Don't be afraid to negotiate.

Things happen, and (sometimes) credit card companies understand that. Perhaps you fell behind on a few payments during a time of unemployment last year. While you’ll still be responsible for your past-due accounts, you can ask creditors to remove or stop reporting negative information to your credit report. Consider writing a letter to your credit card company highlighting your pervious good history as a customer (this is why paying on time is so important) and using it as leverage to report the account as a “good-will adjustment.”


Step 10


Use old cards

Have you ever opened a friend or family member’s freezer to see a container of credit cards? Chances are they were using it as a safe storage place for cards to accounts they no longer used. The logic behind the madness is maintaining a lengthy credit history.
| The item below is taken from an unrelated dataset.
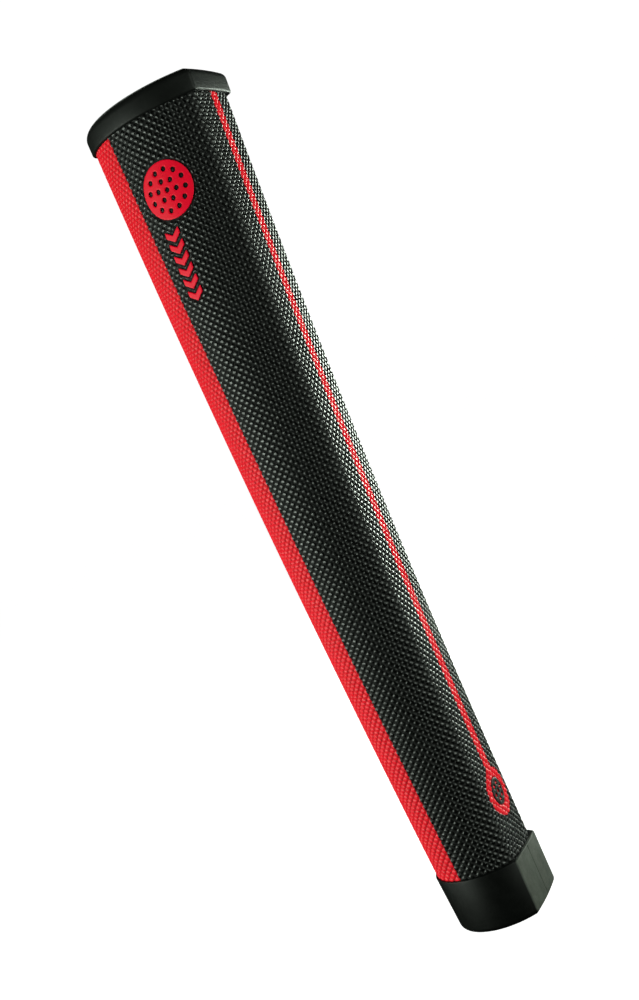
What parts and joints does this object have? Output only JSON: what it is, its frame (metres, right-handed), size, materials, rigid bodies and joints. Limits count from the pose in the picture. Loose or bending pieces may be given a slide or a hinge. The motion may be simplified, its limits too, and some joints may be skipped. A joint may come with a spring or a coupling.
{
  "type": "golf putter grip",
  "caption": "Shield-section golf putter grip with a flat thumb face, a keel, a beaded skin over foam and a moulded cap at each end; an offset bore takes the shaft.",
  "frame": {"origin": "centre of the bounding box on the mouth face, where the grip stands when it is stood on its mouth end", "axes": "+Z along the shaft bore from the mouth end to the butt end; +X out of the flat thumb face; -X out of the keel; the bore axis lies about 0.5 mm towards -X of the origin"},
  "size_m": [0.0432, 0.034, 0.254],
  "materials": {
    "skin_black": "beaded polyurethane skin, satin, black with printed red bands",
    "felt": "thin non-woven felt",
    "foam": "closed-cell EVA foam",
    "cap_rubber": "moulded rubber, satin"
  },
  "bodies": {
    "root": {"outer_skin": "skin_black", "felt_backing": "felt", "foam_core": "foam", "butt_cap": "cap_rubber", "mouth_cap": "cap_rubber"}
  },
  "joints": []
}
Your credit score incorporates the average age of your credit accounts, and canceling cards could potentially hurt your score. Due to the credit crunch, the credit card industry has become more proactive in closing inactive accounts. To avoid this, make small purchases on your old accounts every few months. Don’t forget to pay the balance in full!


The difference between a bad credit score and a great one could be something as important as being approved for a home loan or getting a great interest rate on your dream car. Credit is just as stuck to you as your own nose! Working to maintain the best score will help you make some major financial leaps. You may even finally get that vacation home in the Caribbean!